Değil mi ki, kardeşlik aynı yolun yolcusu olmak demektir!
O halde;
Yolun bitmeyen-tükenmeyen çilesini,
Entrikasını, ayak oyunlarını, hilesini,
Adım başı ortaya çıkan derdini-sıkıntısını,
Çukurunu, tümseğini, engebesini,
Birdenbire karşınıza çıkan virajlarını,
Oldukça dik olan yokuşlarını,
Gözleri yanıltan, bir anda uçurumun kenarlarına getiren inişini,
Kuş uçmaz, kervan geçmez geçitlerini,
Bazen yolun asfalt olanını,
Bazen buz tutanını,
Bazen tozlu-topraklısını, bazen balçık misali çamurlusunu,
Bazen de en tatsız sürprizlisini birlikte karşılamaktır.
Dosta dostça, düşmanlık yapana ortak bir tavır koyarak yola devam etmektir.
KARDEŞLİK İKLİMİNDE KÜSLÜK OLMAZ, KIRGINLIK, DARGINLIK OLMAZ!
Kardeşlik, birbirinden şüphe etmemektir!
Birbirinin kuyusunu kazmamaktır!
Sözünde durmaktır!
Eğer bir coğrafyada kardeşlik iklimi hüküm sürüyorsa;
Kimse kimseyi aldatmaz!
Çıkar uğruna kandırmaz!
Yalandan medet ummaz, insanın gözünün içine baka baka yalanı doğru gibi söylemeye kalkışmaz!
Her ne olursa olsun doğruyu söylemekten geri durmaz!
Acı konuşmaz, acı söylemez!
Hz.
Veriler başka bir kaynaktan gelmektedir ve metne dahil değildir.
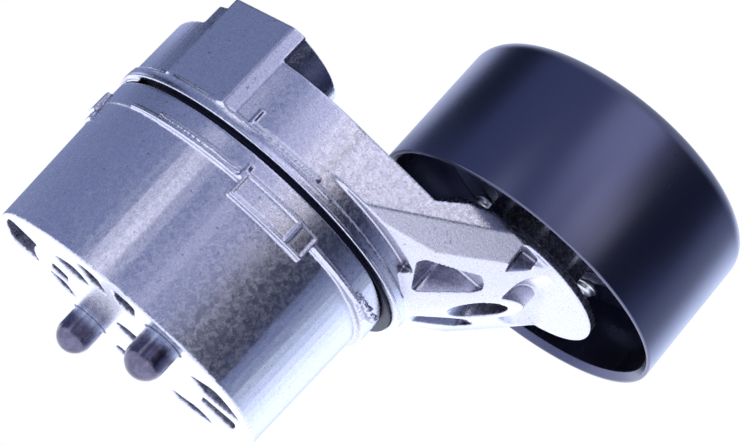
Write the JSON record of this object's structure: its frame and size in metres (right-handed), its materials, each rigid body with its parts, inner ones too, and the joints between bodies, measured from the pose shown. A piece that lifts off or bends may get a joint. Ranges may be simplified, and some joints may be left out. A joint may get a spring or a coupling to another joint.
{
  "type": "belt tensioner idler",
  "caption": "Spring-loaded belt tensioner: cast round spring housing, cast pivoting arm and smooth black idler pulley on a sealed ball bearing.",
  "frame": {"origin": "centre of the housing's mounting face, on the arm's pivot axis", "axes": "+Z runs along the pivot axis from the mounting face towards the pulley side, +X points from the pivot axis to the pulley axis with the arm resting on its free stop, +Y completes the right-handed set"},
  "size_m": [0.1482, 0.0934, 0.1251],
  "materials": {
    "cast_aluminium": "as cast, satin",
    "pin_steel": "satin",
    "steel": "machined",
    "spring_steel": "oiled",
    "polymer": "matte",
    "bush_polymer": "matte",
    "seal_rubber": "matte",
    "bolt_steel": "zinc plated",
    "bearing_steel": "ground",
    "rivet_steel": "bright",
    "black_coating": "satin black",
    "cage_brass": "satin"
  },
  "bodies": {
    "base": {"spring_housing": "cast_aluminium", "locating_pins": "pin_steel", "pivot_shaft": "steel", "torsion_spring": "spring_steel", "spring_seat": "polymer", "retaining_plate": "steel"},
    "arm": {"arm_casting": "cast_aluminium", "pivot_bush": "bush_polymer", "thrust_washer": "polymer", "damper_ring": "polymer", "gap_seal": "seal_rubber", "upper_spring_seat": "polymer", "bearing_spacer": "steel", "pulley_bolt": "bolt_steel", "bearing_inner_ring": "bearing_steel"},
    "pulley": {"pulley_shell": "black_coating", "bearing_carrier": "black_coating", "carrier_rivets": "rivet_steel", "bearing_outer_ring": "bearing_steel", "bearing_seal_rear": "seal_rubber", "bearing_seal_front": "seal_rubber", "dust_cap": "polymer"},
    "bearing_cage": {"bearing_balls": "bearing_steel", "bearing_cage": "cage_brass"}
  },
  "joints": [
    {"name": "arm_pivot", "type": "hinge", "parent": "base", "child": "arm", "pos_m": [0, 0, 0.0423], "axis": [0, 0, 1], "range_deg": [0, 55], "stiffness_Nm_per_rad": 25, "springref_deg": -51.57},
    {"name": "pulley_spin", "type": "hinge", "parent": "arm", "child": "pulley", "pos_m": [0.0595, 0, 0.098], "axis": [0, 0, 1], "continuous": true},
    {"name": "bearing_cage_spin", "type": "hinge", "parent": "arm", "child": "bearing_cage", "pos_m": [0.0595, 0, 0.098], "axis": [0, 0, 1], "continuous": true}
  ],
  "couplings": [
    {"joint": "bearing_cage_spin", "follows": "pulley_spin", "ratio": 0.6359}
  ]
}
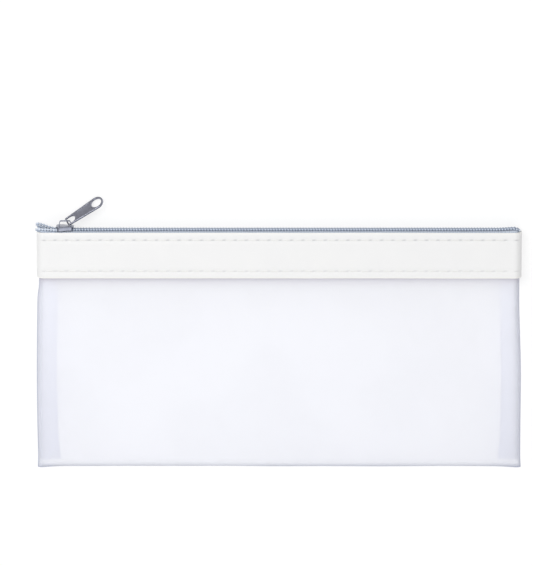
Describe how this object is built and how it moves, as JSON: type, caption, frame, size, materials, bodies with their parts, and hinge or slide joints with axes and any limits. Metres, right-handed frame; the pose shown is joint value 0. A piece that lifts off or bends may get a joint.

Mevlana’nın dediği gibi, acıyı tatlılaştırarak söyler!
Kardeşe ve kardeşliğe yakışanı yapar!
Kardeşlik ikliminin hüküm sürdüğü coğrafyalarda, gerçekten her şey güllük gülistanlıktır.
Kardeş kardeşin ne olduğunu, ne öldüğünü ister gibi, Türk Milletine ait olduğu şüpheli deyimler, ata sözleri taraftar bulmaz!
Kardeşlik ikliminde soğukluklar olmaz…
Küslükler, dargınlıklar olmaz!
İncinmelere, kem sözlere gerek kalmaz!
Kardeşlik ikliminde, kimse kimseye lakap takmaz, kültürüne, geleneğine, göreneğine, şivesine, diline, dini inançlarına karışmaz!
Kardeş, kardeşini olduğu gibi kabul etmiştir, kusur aramaz!
Hoşgörü, kardeşliğin vazgeçilmezi ve baş tacıdır!
Kardeşlik gören gözlerin, seven kalplerin güzelliğidir!
Bir olmak, beraber olmak, hoşgörü dairesinin içerisinde bir arada bulunmak, kardeş olmak güzel şey.
Kardeşlik ikliminin hüküm sürdüğü şehirlerin var olduğu bir ülkedeyiz!
Hoşgörünün şehrinde, vefalı olanların, vefa gösterenlerin, vefa vaktine uyanların, vefa vaktinde bir araya gelenlerin sunduğu göz yaşartan tablo, kardeşlik ikliminin bir nişanesidir.
Bu nişane keşke, hep sürse, hep devam etse!
Gel çağrısının, bu kadar çok yakıştığı sayılı şehir var dünyamızda.
Güzel Türkiye’mize, şehrimize hoşgörü de, vefa da, kardeşlikte yakışıyor!
Kardeşlik İklimi demişken!
İklimin ılımanı, rüzgarı meltem olanı, soğuğu dokunmayanı, sıcağı yakmayanı, pınarları buz gibi olanı, yüce çınarların gölge olduğu, gülizarların, lalezarların insanları mest ettiği, insanların yüzünün güldüğü, birbirine selam verdiği, kavgayı, münakaşayı, tartışmayı bir daha gün yüzüne çıkamasın diye derinlere gömdüğü bir iklimin adı neden kardeşlik iklimi olmasın ki…
Yeter ki, isteyelim, el ele verelim!